Francie goads ex-fiance Eddie into reckless maneuvers on the track, causing him to crash. Tommy wins the race, and her as well.

==Cast==
- Annette Funicello as Francie Madsen
- Fabian as Tommy Callahan
- Diane McBain as Annie Blaine
- Warren Berlinger as Eddie Sands
- Jan Murray as Pete Madsen
- Stanley Adams as Mac Lunsford
- Michael T. Mikler as Harry Wise
- Maureen Arthur as "Babe"
- Kip King as Dominic "Dom"
- Michael Bell as Leroy Johnson
- Sandy Reed as Racing Announcer Sandy
- Sammy Shore as "Turk"
- Baynes Barron as Reece
- Salli Sachse as Barmaid
- Luree Holmes as Barmaid
- Mary Hughes as Barmaid

==Production==
The film was originally known as Malibu 500 and Rebel 500. It was the third of a seven-picture deal between AIP and Fabian.

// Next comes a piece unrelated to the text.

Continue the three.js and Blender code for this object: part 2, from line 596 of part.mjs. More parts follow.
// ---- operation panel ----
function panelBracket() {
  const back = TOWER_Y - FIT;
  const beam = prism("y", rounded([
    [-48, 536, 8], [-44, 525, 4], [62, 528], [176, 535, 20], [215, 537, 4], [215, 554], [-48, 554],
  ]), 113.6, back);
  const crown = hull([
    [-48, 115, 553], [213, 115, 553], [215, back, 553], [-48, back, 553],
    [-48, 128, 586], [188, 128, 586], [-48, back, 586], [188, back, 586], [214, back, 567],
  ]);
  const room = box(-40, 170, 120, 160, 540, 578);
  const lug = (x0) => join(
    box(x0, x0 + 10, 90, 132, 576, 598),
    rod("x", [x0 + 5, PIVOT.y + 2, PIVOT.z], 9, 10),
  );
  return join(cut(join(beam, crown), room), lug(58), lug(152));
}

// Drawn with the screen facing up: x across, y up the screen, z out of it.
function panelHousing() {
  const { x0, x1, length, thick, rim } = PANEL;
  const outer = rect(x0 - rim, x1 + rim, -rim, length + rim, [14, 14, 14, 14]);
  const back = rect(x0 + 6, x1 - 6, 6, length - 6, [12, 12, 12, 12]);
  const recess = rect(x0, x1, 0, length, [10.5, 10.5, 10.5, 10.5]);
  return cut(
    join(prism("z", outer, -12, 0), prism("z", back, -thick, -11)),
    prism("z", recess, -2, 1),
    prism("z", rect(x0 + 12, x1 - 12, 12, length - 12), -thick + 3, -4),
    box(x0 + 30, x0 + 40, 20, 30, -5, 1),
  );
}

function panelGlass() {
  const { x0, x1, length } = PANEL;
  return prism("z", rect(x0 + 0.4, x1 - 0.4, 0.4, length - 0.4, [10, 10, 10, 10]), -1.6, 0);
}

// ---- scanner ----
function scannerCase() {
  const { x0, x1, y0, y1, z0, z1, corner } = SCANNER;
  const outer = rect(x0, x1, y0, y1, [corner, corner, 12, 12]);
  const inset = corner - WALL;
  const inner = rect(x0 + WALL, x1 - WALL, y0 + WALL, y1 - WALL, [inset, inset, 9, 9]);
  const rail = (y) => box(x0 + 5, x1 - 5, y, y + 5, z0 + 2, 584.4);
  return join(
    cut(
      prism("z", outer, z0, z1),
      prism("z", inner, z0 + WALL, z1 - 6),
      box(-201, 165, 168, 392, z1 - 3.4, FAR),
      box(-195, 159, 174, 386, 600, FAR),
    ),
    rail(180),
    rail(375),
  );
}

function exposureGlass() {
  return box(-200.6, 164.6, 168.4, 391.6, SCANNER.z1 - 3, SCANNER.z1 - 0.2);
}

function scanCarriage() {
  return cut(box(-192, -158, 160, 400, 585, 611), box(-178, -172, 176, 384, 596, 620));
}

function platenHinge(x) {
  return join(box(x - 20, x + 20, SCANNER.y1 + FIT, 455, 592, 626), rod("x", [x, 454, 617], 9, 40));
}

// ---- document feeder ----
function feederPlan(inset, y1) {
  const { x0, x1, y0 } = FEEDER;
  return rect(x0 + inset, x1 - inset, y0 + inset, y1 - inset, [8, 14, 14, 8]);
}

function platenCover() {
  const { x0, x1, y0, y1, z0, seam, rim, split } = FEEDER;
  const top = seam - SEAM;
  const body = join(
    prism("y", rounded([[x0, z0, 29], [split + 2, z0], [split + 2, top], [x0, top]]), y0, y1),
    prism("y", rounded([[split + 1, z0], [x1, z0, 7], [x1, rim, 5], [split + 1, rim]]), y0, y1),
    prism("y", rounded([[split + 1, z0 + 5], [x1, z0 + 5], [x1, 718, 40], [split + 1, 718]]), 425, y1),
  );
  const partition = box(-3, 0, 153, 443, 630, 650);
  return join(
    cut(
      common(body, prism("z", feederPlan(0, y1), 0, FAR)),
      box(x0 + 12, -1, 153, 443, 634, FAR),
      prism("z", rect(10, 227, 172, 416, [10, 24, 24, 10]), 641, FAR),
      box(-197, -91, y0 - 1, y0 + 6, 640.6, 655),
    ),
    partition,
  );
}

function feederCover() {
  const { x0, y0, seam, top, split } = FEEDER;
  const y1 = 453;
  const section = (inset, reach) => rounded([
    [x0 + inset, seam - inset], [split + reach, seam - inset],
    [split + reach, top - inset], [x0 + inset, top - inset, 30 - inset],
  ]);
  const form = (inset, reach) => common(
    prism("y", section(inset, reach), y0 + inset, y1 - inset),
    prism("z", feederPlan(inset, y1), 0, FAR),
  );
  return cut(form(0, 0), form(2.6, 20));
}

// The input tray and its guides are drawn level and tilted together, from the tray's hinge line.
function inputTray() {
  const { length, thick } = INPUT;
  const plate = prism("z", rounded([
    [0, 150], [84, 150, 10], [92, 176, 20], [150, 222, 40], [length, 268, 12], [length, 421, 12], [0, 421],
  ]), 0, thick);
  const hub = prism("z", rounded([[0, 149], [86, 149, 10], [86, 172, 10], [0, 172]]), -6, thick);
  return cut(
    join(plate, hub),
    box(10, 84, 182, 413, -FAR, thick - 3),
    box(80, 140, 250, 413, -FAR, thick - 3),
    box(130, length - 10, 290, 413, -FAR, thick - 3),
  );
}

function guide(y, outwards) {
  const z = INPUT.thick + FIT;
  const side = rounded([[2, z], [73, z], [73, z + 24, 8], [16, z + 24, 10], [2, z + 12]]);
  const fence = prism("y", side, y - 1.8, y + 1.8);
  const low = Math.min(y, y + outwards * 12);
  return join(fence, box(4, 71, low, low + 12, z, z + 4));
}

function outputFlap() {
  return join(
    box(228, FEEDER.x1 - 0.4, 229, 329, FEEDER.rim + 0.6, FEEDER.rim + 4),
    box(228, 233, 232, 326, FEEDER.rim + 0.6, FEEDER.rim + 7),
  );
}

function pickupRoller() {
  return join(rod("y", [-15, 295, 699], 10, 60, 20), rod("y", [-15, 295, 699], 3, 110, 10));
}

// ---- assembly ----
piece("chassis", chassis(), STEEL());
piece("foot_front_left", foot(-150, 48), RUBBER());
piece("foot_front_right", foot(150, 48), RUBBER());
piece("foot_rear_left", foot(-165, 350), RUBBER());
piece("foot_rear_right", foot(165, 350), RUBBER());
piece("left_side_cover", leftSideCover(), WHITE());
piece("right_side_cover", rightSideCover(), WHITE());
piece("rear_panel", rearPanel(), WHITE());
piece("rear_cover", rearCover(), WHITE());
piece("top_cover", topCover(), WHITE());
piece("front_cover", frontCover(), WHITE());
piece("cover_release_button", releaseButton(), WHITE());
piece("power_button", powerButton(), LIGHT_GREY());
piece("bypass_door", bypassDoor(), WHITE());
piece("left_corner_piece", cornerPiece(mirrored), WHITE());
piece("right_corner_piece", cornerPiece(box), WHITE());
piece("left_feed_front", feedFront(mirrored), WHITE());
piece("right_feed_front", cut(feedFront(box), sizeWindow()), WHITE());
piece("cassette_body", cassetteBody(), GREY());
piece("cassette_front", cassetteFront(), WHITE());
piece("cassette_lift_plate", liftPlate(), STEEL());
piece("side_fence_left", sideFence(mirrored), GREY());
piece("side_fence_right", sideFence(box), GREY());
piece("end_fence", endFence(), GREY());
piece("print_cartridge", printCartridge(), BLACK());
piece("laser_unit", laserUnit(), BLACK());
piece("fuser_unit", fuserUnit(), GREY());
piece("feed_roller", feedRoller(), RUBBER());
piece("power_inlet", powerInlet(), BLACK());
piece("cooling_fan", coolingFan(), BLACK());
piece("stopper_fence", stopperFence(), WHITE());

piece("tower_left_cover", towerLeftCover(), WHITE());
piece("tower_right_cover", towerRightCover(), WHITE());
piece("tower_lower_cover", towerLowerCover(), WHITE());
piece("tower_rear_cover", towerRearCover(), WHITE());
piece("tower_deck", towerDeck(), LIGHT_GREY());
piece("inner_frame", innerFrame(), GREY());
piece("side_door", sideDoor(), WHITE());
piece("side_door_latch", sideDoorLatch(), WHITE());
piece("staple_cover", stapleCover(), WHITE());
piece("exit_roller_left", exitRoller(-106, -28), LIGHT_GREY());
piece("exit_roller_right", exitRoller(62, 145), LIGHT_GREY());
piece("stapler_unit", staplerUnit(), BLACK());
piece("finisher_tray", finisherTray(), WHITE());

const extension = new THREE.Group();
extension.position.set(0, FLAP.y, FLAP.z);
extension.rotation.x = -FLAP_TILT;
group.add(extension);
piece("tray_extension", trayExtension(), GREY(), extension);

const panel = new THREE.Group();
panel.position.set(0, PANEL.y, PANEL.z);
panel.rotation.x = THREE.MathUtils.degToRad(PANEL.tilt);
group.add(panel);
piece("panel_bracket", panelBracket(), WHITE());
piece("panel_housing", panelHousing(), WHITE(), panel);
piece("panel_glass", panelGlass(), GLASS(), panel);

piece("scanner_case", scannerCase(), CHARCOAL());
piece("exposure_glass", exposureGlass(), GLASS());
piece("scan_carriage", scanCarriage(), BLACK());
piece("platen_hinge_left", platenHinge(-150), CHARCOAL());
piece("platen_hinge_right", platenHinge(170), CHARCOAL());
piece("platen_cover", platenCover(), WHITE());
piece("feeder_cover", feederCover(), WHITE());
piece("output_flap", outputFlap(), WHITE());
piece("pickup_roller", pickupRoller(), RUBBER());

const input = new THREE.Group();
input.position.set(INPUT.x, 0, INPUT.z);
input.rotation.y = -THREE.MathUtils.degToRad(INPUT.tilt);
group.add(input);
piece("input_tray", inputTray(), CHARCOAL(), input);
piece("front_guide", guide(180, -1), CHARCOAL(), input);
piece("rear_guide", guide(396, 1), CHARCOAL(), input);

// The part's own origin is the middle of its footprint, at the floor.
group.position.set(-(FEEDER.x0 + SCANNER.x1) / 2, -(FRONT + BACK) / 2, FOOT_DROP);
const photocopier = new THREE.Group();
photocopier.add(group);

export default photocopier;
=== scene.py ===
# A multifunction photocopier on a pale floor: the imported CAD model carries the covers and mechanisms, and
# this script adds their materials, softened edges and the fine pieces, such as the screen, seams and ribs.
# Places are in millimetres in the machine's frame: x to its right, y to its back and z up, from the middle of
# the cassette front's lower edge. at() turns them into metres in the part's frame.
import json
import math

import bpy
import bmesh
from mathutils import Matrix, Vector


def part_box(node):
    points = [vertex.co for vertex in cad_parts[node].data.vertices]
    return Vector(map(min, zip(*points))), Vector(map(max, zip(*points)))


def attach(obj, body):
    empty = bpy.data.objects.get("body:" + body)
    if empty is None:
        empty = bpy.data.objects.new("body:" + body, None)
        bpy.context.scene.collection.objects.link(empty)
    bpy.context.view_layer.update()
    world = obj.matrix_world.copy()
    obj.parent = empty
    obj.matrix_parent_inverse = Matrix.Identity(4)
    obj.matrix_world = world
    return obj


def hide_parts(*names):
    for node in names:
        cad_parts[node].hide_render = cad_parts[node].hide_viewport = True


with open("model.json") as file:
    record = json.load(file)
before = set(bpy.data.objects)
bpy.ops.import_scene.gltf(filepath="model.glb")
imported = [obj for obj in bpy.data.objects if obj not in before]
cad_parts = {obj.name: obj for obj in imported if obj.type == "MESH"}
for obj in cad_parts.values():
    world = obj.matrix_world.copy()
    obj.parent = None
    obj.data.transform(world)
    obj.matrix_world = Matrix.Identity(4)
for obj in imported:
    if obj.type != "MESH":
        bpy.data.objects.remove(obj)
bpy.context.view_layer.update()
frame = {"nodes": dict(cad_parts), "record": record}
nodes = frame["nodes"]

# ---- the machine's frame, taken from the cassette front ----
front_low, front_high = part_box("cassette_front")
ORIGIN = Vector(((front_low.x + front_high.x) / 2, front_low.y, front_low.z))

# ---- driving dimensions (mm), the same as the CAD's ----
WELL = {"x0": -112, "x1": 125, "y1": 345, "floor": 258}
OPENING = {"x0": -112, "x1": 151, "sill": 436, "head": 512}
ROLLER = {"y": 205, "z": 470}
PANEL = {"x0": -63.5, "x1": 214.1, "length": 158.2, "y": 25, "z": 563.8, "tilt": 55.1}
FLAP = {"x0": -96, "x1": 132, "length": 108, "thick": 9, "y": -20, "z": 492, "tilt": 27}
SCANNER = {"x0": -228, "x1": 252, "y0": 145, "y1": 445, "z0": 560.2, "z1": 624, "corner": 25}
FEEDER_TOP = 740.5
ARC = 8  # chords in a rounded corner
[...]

The director was Richard Rush who had made a number of lower budgeted films. He got the job through his agent, who was married to Annette Funicello at the time. Rush said AIP "were fond of my work.... They were the teenage exploitation studio... Since I was very rebellious, my characters were always very rebellious, which seemed to be the keynote of American youth at that time. My pictures worked in the marketplace."

AIP was then run by the team of Sam Arkoff and James H. Nicholson. Rush said before filming, "Sam Arkoff took me aside and said, 'Look, [Jim] Nicholson has got this girlfriend, and I don't want her on the picture.' I said that was okay. A while later, Nicholson pulled me aside and said, 'Richard, there's this girl I'd like you to use on the picture...'." (It is likely this was Susan Hart.)

Filming began on 1 November 1966 and took place at the Producers Studio in Hollywood.

Rush later said "Fabian turned out to be much better than my expectations. I had that jaundiced view of, "Oh, it's Fabian — a manufactured talent." But he
wasn't like that; he was a smart kid, worked hard, and was willing to do whatever you asked him to. Annette had poise and great ability, and was a mini-movie star."

Rush later said it was one of his few films "that I didn't have any freedom on." He said the main problem was when he was hired the producer Burt Topper had already spent three racing seasons shooting car racing footage.

"They came to me with that part already done. Since it's a racing film, it didn't have what I was hoping would be my trademark, even at that early stage. So I never felt it was completely my film. It was like writing the story around the footage."

Rush said, "The part of the film that deals with the actors is mine, and the rest is Burt's. It sort of divorced me from that sense of proprietorship that I have over all of my other films.

Diane McBain wrote in her memoir that "I didn't know at the time, but this film would mark the beginning of the end of my career in motion pictures." She said Rush "tried to make something of the cliche-ridden script" and "Walt Disney must have been shocked to see Annette, his former television Mouseketeer, play the part of a young woman who threw orgies and became a drunk driver. Disney died weeks later [after filming]. I wonder if he got wind of what Annette was doing!" She added, "Thankfully, I don't remember very much about filming this drive-in dud."

==Reception==
Contemporary reviews were mediocre. However AIP liked Rush's work and he made two other films for that company, Psych-Out and The Savage Seven.

Quentin Tarantino is an admirer of the film. "Richard Rush is a terrific director and stunt man and I actually used part of the score from this film in the big car chase scene in my movie Death Proof. It's a real Sixties hard-driving piece of music with bongos and a syntar. That's really cool."

According to Diabolique magazine:
Thunder Alley is a far more cohesive and successful film than Fireball 500 – a solid drama with a thumping soundtrack... and Annette Funicello is really good – but then it's a strong role, perhaps her best ever for AIP. Fabian is also strong – cocky, arrogant, but haunted and basically decent; it's one of his best parts.

==Soundtrack==
The film features the song "When You Get What You Want" by Guy Hemric and Jerry Styner, performed by Annette Funicello. The duo also wrote the title song "Thunder Alley", performed by The Band Without a Name. The song "Riot in Thunder Alley", by Eddie Beram, from the film also appears in the film and soundtrack album for Death Proof.